Una forma de creatividad es aquella de las sentencias basadas en una especie de sustantividad del argumento ontológico de San Anselmo y, al mismo tiempo, en la creencia de la perennidad del maná (o, tal vez, del milagro de los panes y los peces). Son sentencias que se producen a propósito de conflictos entre particulares y Administración. Pues bien, en muchos de estos casos tal parece que alguien hubiese conjurado al juez con un «nunca la mano te duelga», dado lo cuantioso de las indemnizaciones con que se obliga a reparar un daño, en muchos casos con dudoso fundamento objetivo. «In dubio pro reo» parece haber sido sustituido en estos casos por el «In litigio pro litigante». Y, en todos esas circunstancias, da la impresión de que las bases fundamentales de las decisiones son dos: la primera, la de que el dinero de la Administración cae, como el maná, del cielo y, por tanto, no es de nadie; la segunda, la de que el mundo ha de ser siempre perfecto, y si un ciudadano tropieza, por un decir, en una baldosa suelta y cae, la culpa es del Concejo, porque ha de tener siempre y a toda hora todo su territorio en perfecto y beatífico estado.
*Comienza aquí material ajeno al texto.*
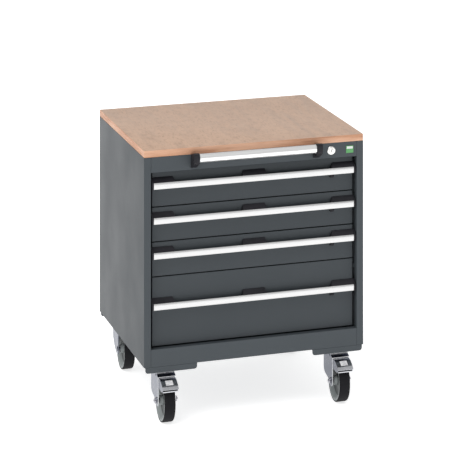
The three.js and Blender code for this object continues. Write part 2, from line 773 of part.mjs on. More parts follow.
function latchLever(index) {
  const z = stripTop(index) - STRIP_HEIGHT - GAP;
  const back = PANEL_FACE - GAP;
  const lever = prism('x', [
    [FRONT + 5, z - 4, 1],
    [FRONT + 9, z - 10, 2],
    [back - 1, z - 10, 1],
    [back - 1, z - 1.2],
    [FRONT + 8, z - 1.2],
  ], LATCH_X - 5.5, LATCH_X + 5.5);
  return lever;
}

DRAWER_HEIGHTS.forEach((_, index) => {
  const name = `drawer_${index + 1}`;
  piece(`${name}_tray`, paint, drawerTray(index));
  piece(`${name}_front`, paint, drawerFront(index));
  piece(`${name}_handle`, aluminium, handleStrip(index));
  piece(`${name}_grip`, blackPlastic, handleGrip(index));
  piece(`${name}_latch`, blackPlastic, latchLever(index));
});

export default object;
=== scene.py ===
"""Looks of a mobile workshop cabinet: powder-coated steel housing, plywood worktop, drawers and castors.

Lengths in the shape functions are millimetres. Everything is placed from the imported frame:
+X right, -Y front, +Z up.
"""

import math

import bmesh
import bpy
from mathutils import Matrix, Vector


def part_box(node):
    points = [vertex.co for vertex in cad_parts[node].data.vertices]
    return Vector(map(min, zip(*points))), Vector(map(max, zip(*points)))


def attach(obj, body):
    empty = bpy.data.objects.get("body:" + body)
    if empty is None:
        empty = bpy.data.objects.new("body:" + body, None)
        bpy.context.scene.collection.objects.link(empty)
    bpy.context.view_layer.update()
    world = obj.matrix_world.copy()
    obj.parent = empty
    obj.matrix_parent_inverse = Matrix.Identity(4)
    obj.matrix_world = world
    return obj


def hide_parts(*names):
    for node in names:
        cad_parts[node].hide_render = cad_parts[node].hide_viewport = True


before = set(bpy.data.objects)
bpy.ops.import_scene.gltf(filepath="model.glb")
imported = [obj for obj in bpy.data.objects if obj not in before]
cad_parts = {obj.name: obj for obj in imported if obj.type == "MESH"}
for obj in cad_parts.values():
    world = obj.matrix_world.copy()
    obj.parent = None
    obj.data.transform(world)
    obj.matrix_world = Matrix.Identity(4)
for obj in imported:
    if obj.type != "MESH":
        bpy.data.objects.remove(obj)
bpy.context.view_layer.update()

# ------------------------------------------------------------------ places, in millimetres


def limits(node):
    """A node's lowest and highest corner in millimetres."""
    low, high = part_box(node)
    return Vector(low) * 1000, Vector(high) * 1000


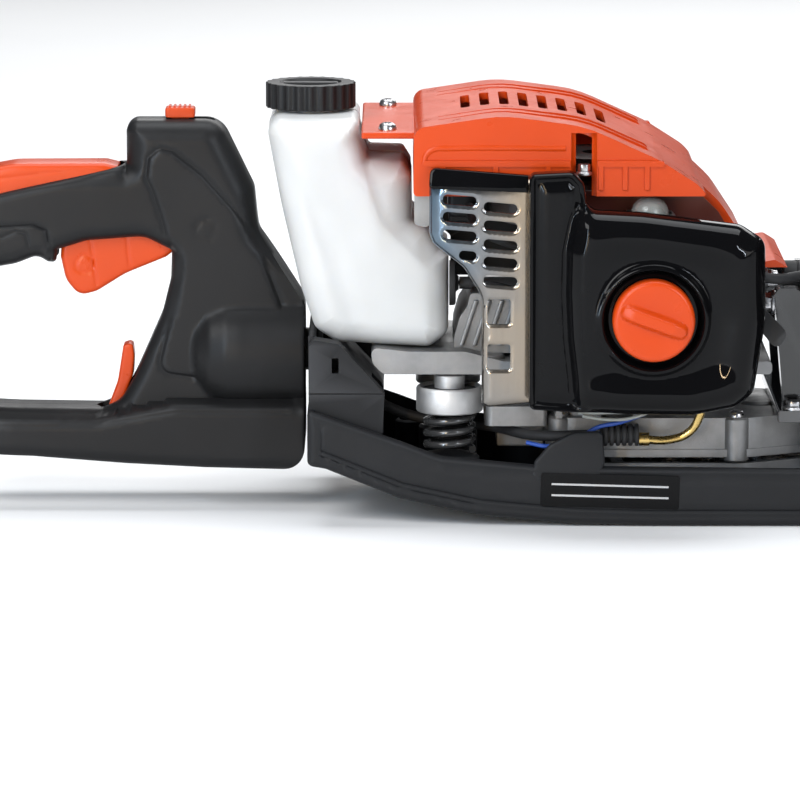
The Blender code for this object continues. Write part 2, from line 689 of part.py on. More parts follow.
connecting_rod = prism(
    "connecting_rod", ROD_SIDE, BORE_Z - 2, BORE_Z + 2, STEEL, axis="Z",
    holes=[circle(CRANK_X + CRANK_THROW, 0, 4.8), circle(PISTON_PIN_X, 0, 3.5, 12)],
)
pivot(connecting_rod, (PISTON_PIN_X, 0, BORE_Z))

crank_low = rod("crankshaft_lower", (CRANK_X, 0, 53.2), 41, 6, STEEL, segments=16)
join(
    crank_low,
    rod("lower_web", (CRANK_X, 0, 92), 8, WEB_R, segments=24),
    rod("lower_crank_pin", (CRANK_X + CRANK_THROW, 0, 98), 4.6, 4.5, segments=12),
)
crank_high = rod("crankshaft_upper", (CRANK_X, 0, 115), 41, 6, STEEL, segments=16)
join(
    crank_high,
    rod("upper_web", (CRANK_X, 0, 110), 8, WEB_R, segments=24),
    rod("upper_crank_pin", (CRANK_X + CRANK_THROW, 0, 107.4), 4.6, 4.5, segments=12),
)

flywheel = turned(
    "flywheel",
    [(18, 153), (22, 142), (46, 141), (50, 147), (50, 136), (6.4, 136), (6.4, 153)],
    (CRANK_X, 0, 0), CAST_ALLOY, closed=True, segments=32,
)
for k in range(10):
    angle = 2 * pi * k / 10
    vane = block(f"flywheel_vane_{k}", (26, -1.2, 139), (46, 1.2, 150))
    vane.matrix_local = Matrix.Translation((CRANK_X * MM, 0, 0)) @ Matrix.Rotation(angle, 4, "Z")
    join(flywheel, vane)

block("ignition_coil", (66, -16, 134), (84.5, 16, 151), SATIN_BLACK, edge=2)
turned(
    "spark_plug",
    [(0, 232), (3, 232), (3, 222), (7, 221), (7, 211), (5, 210), (5, 198), (0, 198)],
    (0, 0, BORE_Z), STEEL, axis="X", segments=16,
)
lead = tube(
    "ignition_lead",
    [(76, -17.5, 142), (84, -48, 134), (120, -48.2, 125), (160, -47.9, 118.4), (203, -48, 116),
     (216, -47, 113), (230, -38, 113), (246, -20, 112), (250, -3, 106), (243, 0, BORE_Z)],
    2.5, RUBBER, sides=1, resolution=3,
)
boot = turned(
    "plug_boot", [(0, 244), (6, 244), (9.5, 238), (9.5, 224), (3.4, 224), (3.4, 233), (0, 233)],
    (0, 0, BORE_Z), None, axis="X", segments=16,
)
join(lead, boot)


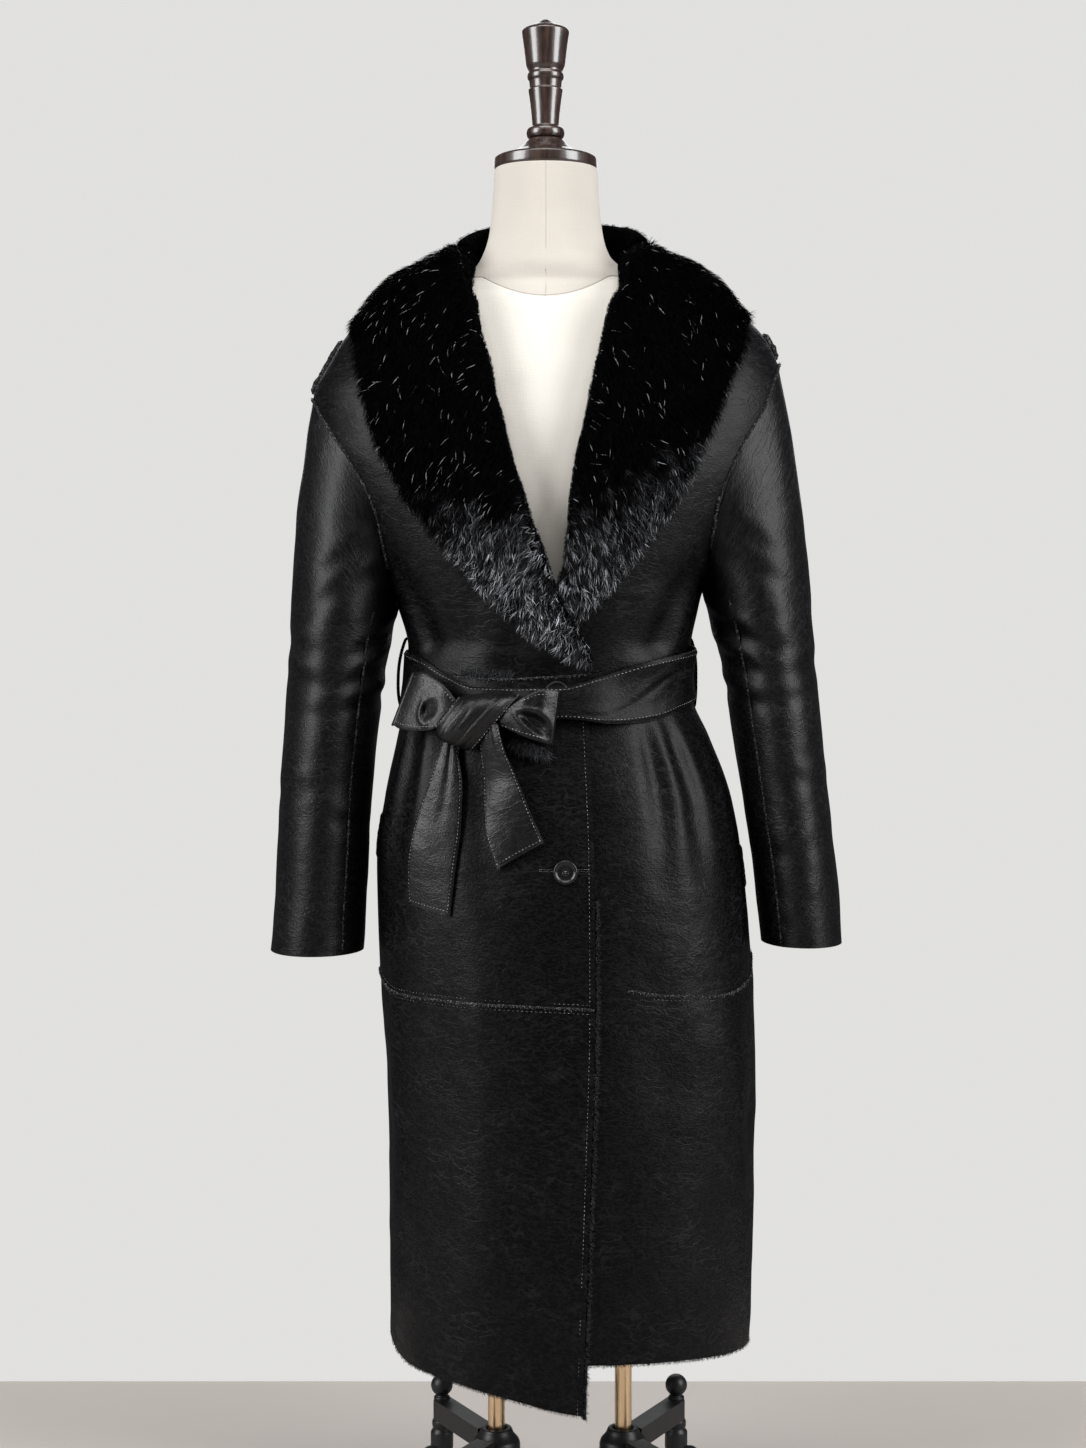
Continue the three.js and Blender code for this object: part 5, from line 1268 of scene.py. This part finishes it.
def beltBand():
    degrees = np.linspace(-180, 180, 330, endpoint=False)[:, None]
    v = np.concatenate([[0, 0.012, 0.03], np.linspace(0.06, 0.94, 24), [0.97, 0.988, 1]])[None]
    degrees, v = np.broadcast_arrays(degrees, v)
    grid, out = beltSurface(degrees, v)
    lay = layOf(grid, 21, turned=True)
    clothPiece("beltCloth", grid, lay, [beltLeather, beltLeather, rawEdge], "belt_band", 2.2, ring=True,
               outward=out)
    around = np.linspace(-178, 178, 900)
    runs = [beltSurface(around, np.full(900, place), 0.12) for place in (0.065, 0.935)]
    stitches("beltStitches", runs, pitch=4.0, length=2.8, width=0.8, height=0.4)


beltBand()
carrier = {"top": 912, "foot": 840, "halfAngle": 2.1, "right": -90, "left": 99}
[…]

Ya sabemos, por otro lado, que hay jueces del Real Madrid y del Barcelona CF, y nos lo hace manifiesto su elección partidista para ciertos órganos. Lo terrible es que en muchos casos, ese «ser» se traslada al hacer, y que la sentencia, como saben enjuiciados y abogados, se orientará (o matizará, en el mejor de los casos) hacia un lado u otro dependiendo de las variables del juzgador, del juzgado y de lo juzgado. He aquí un último ejemplo reciente, el de ese fiscal de la Audiencia Nacional que, desde una perspectiva fuertemente ideologizada (valga decir «prejuiciosa»), se dedicaba a mandar impíos trinos contra compañeros, superiores jerárquicos y, por supuesto, el Gobierno, amén de otras instancias e instituciones. ¿Podríamos confiar en su imparcialidad según nuestra persona y la acusación con que acudiésemos a su presencia? Y, sobre todo, ¿podríamos confiar en el buen sentido y juicio de quien, amparándose en el infantil y maripopinesco «@cespiralidoso», enviaba sus trinos (o impíos píos) ¡pensando que su origen y cuenta eran anónimos y no se descubrirían!?
Arreniego! ¡Arreniego!, que diría mi abuela materna, Carolina.